Council have engaged a specialist fisheries consultant to assist in identifying the most suitable process for managing adult fish populations in the lake into the future. Options could include a program of regular catch and release from the lake to the Caboolture River, or a fish passage device designed to allow the movement of fish without impacting on the tidal exchange system or reducing the stormwater and flood mitigation function of the lake. This project has now commenced and is due for completion late 2020 with outcomes of the strategy to be implemented as soon as practical. Council is seeking advice from specialist fisheries experts to assist in identifying the most suitable process for managing adult fish populations in the lake into the future.
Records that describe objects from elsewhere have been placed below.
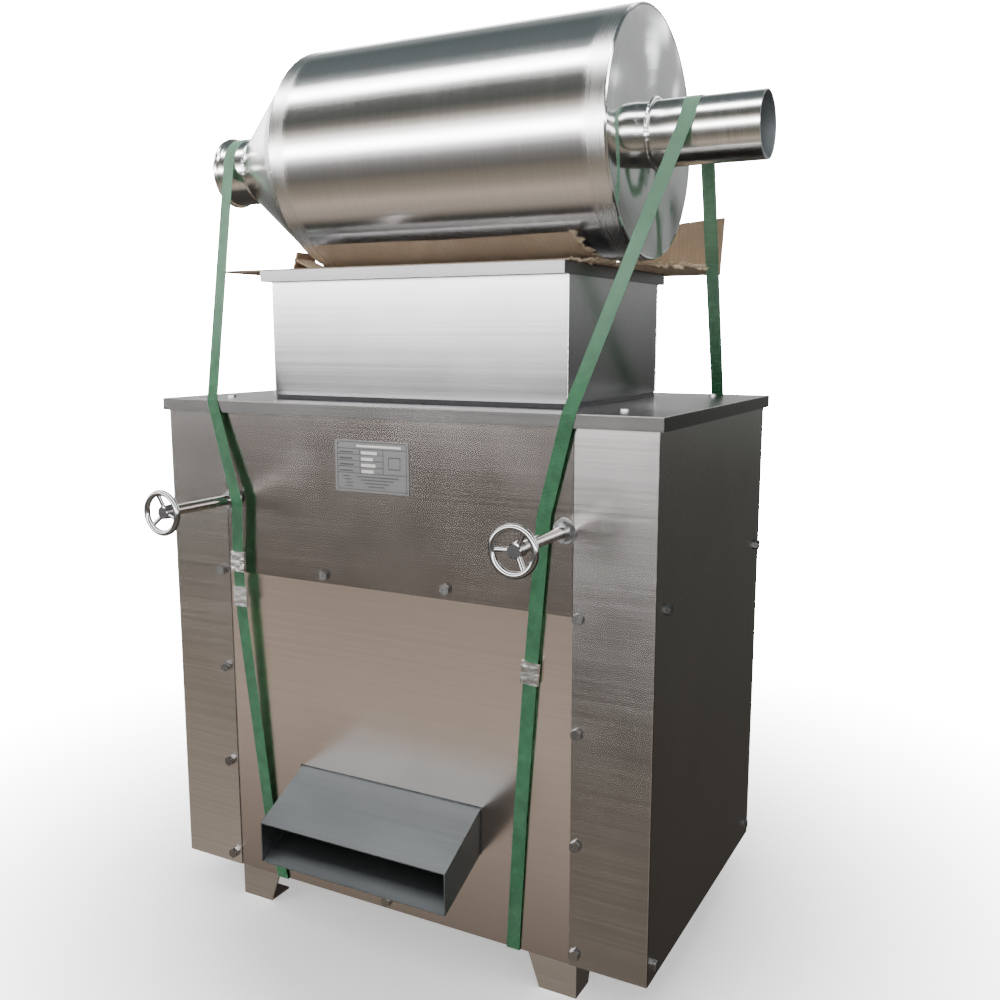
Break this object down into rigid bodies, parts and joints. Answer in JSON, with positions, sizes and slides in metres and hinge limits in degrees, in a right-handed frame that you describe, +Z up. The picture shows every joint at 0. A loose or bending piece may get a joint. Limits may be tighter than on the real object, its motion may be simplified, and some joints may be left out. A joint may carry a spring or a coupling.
{
  "type": "grape crusher destemmer",
  "caption": "Stainless grape crusher destemmer with hopper, roller gap handwheels and must chute, strapped for transport with a closed drum on top.",
  "frame": {"origin": "on the floor, under the centre of the whole machine's bounding box", "axes": "+X to the right seen from the front, +Y to the back, +Z up"},
  "size_m": [0.849, 0.6693, 1.2615],
  "materials": {
    "cabinet_steel": "brushed stainless sheet",
    "panel_steel": "brushed stainless sheet, warm grey",
    "hopper_steel": "fine brushed stainless sheet",
    "inner_steel": "mill finish stainless sheet",
    "chute_steel": "dull cold rolled sheet, bluish",
    "drum_steel": "rolled stainless with brushed weld bands",
    "mirror_steel": "polished stainless",
    "pipe_steel": "polished tube",
    "turned_steel": "turned bar",
    "screw_steel": "bright stainless fasteners",
    "gear_steel": "oiled steel",
    "wheel_chrome": "chrome plated",
    "plate_aluminium": "satin plate with engraved rules",
    "pulley_iron": "machined grey iron",
    "motor_paint": "blue enamel",
    "bearing_plastic": "food grade plastic",
    "roller_rubber": "moulded food grade rubber",
    "paddle_rubber": "moulded pale rubber",
    "belt_rubber": "belt rubber",
    "gasket_rubber": "black sponge strip",
    "card": "brown corrugated board",
    "strap_green": "embossed strapping tape",
    "seal_steel": "crimped zinc plated"
  },
  "bodies": {
    "cabinet": {"base_plate": "inner_steel", "feet": "cabinet_steel", "left_side_cover": "cabinet_steel", "right_side_cover": "cabinet_steel", "left_inner_plate": "inner_steel", "right_inner_plate": "inner_steel", "front_upper_panel": "panel_steel", "front_lower_panel": "panel_steel", "front_rail": "inner_steel", "back_panel": "panel_steel", "top_cover": "cabinet_steel", "cover_screws": "screw_steel", "nameplate": "plate_aluminium", "nameplate_rivets": "plate_aluminium", "hopper": "hopper_steel", "hopper_gasket": "gasket_rubber", "feed_throat": "inner_steel", "panel_washers": "screw_steel", "panel_nuts": "screw_steel", "block_guides": "bearing_plastic", "rear_roller_bearings": "bearing_plastic", "beater_bearings": "pulley_iron", "destemming_screen": "inner_steel", "stem_chute": "chute_steel", "must_tray": "inner_steel", "discharge_chute": "chute_steel", "motor_body": "motor_paint", "motor_fan_cover": "motor_paint", "motor_terminal_box": "motor_paint", "motor_base": "motor_paint", "beater_belt": "belt_rubber", "roller_belt": "belt_rubber", "drum_shell": "drum_steel", "drum_cone": "drum_steel", "inlet_stub": "pipe_steel", "drum_end_plate": "mirror_steel", "outlet_pipe": "pipe_steel", "card_sheet": "card", "strap_left": "strap_green", "strap_right": "strap_green", "strap_seals": "seal_steel"},
    "bearing_blocks": {"left_bearing_block": "bearing_plastic", "right_bearing_block": "bearing_plastic"},
    "left_screw": {"left_adjusting_screw": "turned_steel", "left_handwheel": "wheel_chrome"},
    "right_screw": {"right_adjusting_screw": "turned_steel", "right_handwheel": "wheel_chrome"},
    "front_roller_set": {"front_roller": "roller_rubber", "front_roller_shaft": "turned_steel", "front_gear": "gear_steel"},
    "rear_roller_set": {"rear_roller": "roller_rubber", "rear_roller_shaft": "turned_steel", "rear_gear": "gear_steel", "roller_pulley": "pulley_iron"},
    "beater": {"beater_shaft": "turned_steel", "beater_paddles": "paddle_rubber", "beater_pulley": "pulley_iron"},
    "motor_rotor": {"motor_shaft": "turned_steel", "motor_pulley": "pulley_iron"}
  },
  "joints": [
    {"name": "left_screw_turn", "type": "hinge", "parent": "bearing_blocks", "child": "left_screw", "pos_m": [-0.2985, -0.19255, 0.623], "axis": [0, 1, 0], "range_deg": [-360, 360]},
    {"name": "right_screw_turn", "type": "hinge", "parent": "bearing_blocks", "child": "right_screw", "pos_m": [0.2335, -0.19255, 0.623], "axis": [0, 1, 0], "range_deg": [-360, 360]},
    {"name": "roller_gap", "type": "slide", "parent": "cabinet", "child": "bearing_blocks", "axis": [0, 1, 0], "range_m": [-0.004, 0.004]},
    {"name": "rear_roller_spin", "type": "hinge", "parent": "cabinet", "child": "rear_roller_set", "pos_m": [-0.0325, 0.10065, 0.623], "axis": [1, 0, 0], "continuous": true},
    {"name": "front_roller_spin", "type": "hinge", "parent": "bearing_blocks", "child": "front_roller_set", "pos_m": [-0.0325, -0.02335, 0.623], "axis": [1, 0, 0], "continuous": true},
    {"name": "beater_spin", "type": "hinge", "parent": "cabinet", "child": "beater", "pos_m": [-0.0325, 0.04665, 0.38], "axis": [1, 0, 0], "continuous": true},
    {"name": "motor_spin", "type": "hinge", "parent": "cabinet", "child": "motor_rotor", "pos_m": [-0.0325, 0.16665, 0.141], "axis": [1, 0, 0], "continuous": true}
  ],
  "couplings": [
    {"joint": "left_screw_turn", "follows": "roller_gap", "rad_per_m": 1570.8},
    {"joint": "right_screw_turn", "follows": "roller_gap", "rad_per_m": 1570.8},
    {"joint": "front_roller_spin", "follows": "rear_roller_spin", "ratio": -1},
    {"joint": "beater_spin", "follows": "rear_roller_spin", "ratio": 2},
    {"joint": "motor_spin", "follows": "rear_roller_spin", "ratio": 5}
  ]
}
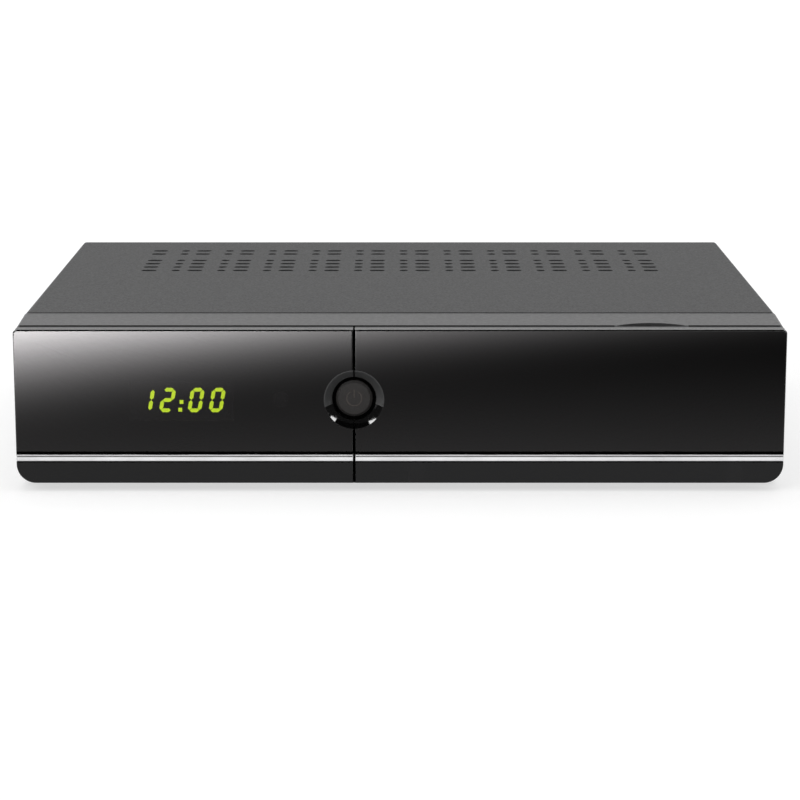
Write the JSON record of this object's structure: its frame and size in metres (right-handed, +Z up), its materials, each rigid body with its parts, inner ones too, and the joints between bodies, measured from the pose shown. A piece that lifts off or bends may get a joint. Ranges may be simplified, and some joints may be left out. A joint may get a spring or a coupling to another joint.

Options could include a program of regular catch and release from the lake to the Caboolture River, or a fish passage device designed to allow the movement of fish without impacting on the tidal exchange system or reducing the stormwater and flood mitigation function of the lake. 

The aerator system is also under investigation and will be upgraded due to the increased maintenance issues and inability to access parts to repair when necessary. The installation of the new system previously scheduled for June 2020 will be delayed to later in the year due to interruption in supply of new equipment due to COVID associated impacts.